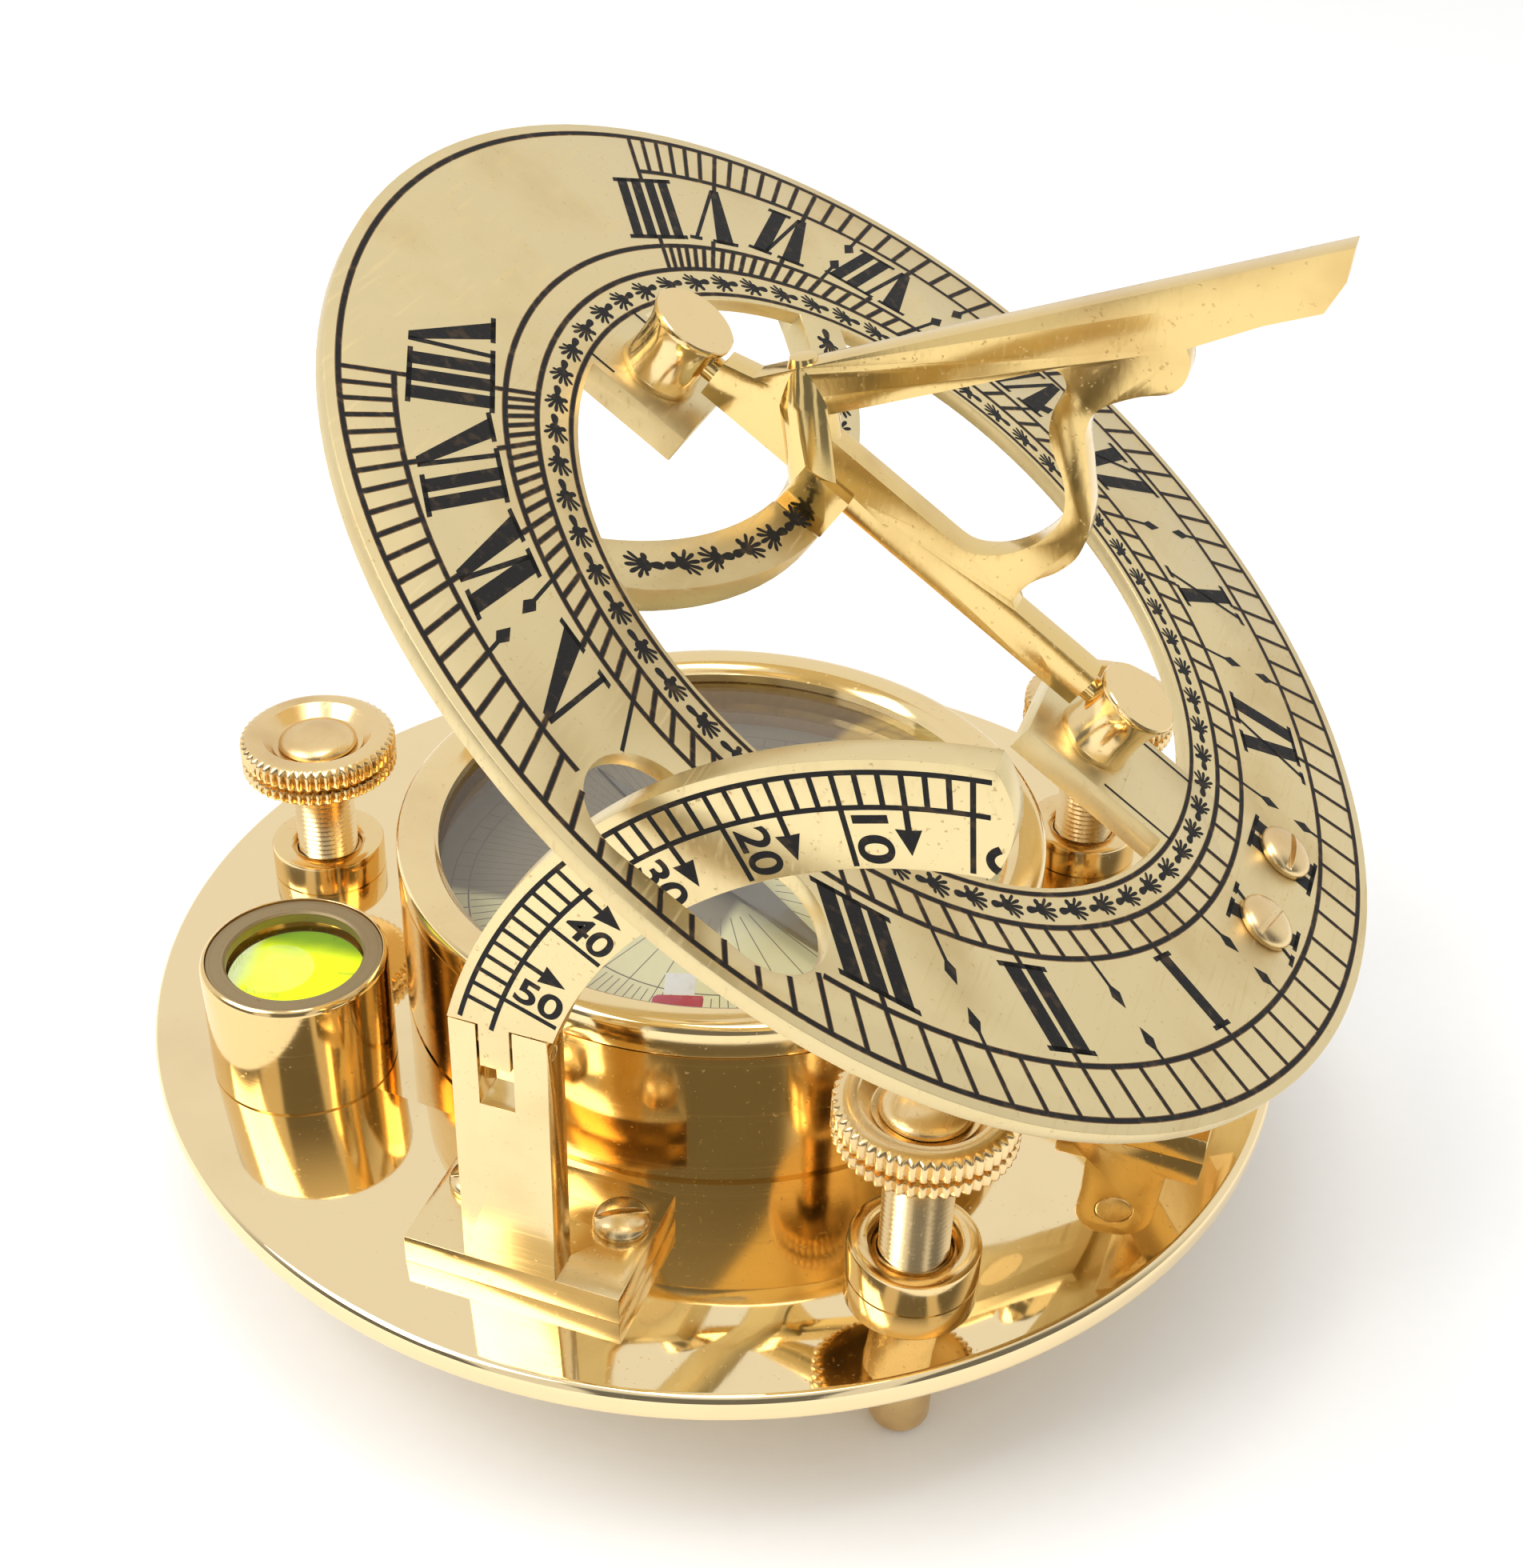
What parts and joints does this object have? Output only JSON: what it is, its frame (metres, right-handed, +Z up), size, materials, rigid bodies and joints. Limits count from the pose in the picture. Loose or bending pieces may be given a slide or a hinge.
---
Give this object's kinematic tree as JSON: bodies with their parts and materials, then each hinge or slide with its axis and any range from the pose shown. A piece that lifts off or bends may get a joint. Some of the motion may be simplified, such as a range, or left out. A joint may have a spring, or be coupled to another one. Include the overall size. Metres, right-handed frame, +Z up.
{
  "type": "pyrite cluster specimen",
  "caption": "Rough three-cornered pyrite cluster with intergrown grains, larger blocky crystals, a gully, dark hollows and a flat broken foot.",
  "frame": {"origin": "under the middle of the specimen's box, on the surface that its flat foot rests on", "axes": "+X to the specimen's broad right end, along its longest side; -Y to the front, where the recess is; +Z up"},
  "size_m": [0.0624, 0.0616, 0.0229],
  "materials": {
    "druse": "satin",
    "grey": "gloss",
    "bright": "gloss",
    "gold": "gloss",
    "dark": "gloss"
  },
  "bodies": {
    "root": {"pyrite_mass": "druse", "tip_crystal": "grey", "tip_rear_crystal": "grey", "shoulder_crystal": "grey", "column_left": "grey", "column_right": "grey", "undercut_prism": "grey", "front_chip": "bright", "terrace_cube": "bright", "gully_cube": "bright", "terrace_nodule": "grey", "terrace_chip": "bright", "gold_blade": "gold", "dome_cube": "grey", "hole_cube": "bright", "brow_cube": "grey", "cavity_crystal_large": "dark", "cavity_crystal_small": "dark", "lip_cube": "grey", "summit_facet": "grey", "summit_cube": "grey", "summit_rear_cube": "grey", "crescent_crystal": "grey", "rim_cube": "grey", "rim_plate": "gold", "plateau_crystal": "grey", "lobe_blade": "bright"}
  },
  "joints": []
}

■ Task requirements ■
Copy every line from the records above that contains the word "this".

■ Written response ■
What parts and joints does this object have? Output only JSON: what it is, its frame (metres, right-handed, +Z up), size, materials, rigid bodies and joints. Limits count from the pose in the picture. Loose or bending pieces may be given a slide or a hinge.
Give this object's kinematic tree as JSON: bodies with their parts and materials, then each hinge or slide with its axis and any range from the pose shown. A piece that lifts off or bends may get a joint. Some of the motion may be simplified, such as a range, or left out. A joint may have a spring, or be coupled to another one. Include the overall size. Metres, right-handed frame, +Z up.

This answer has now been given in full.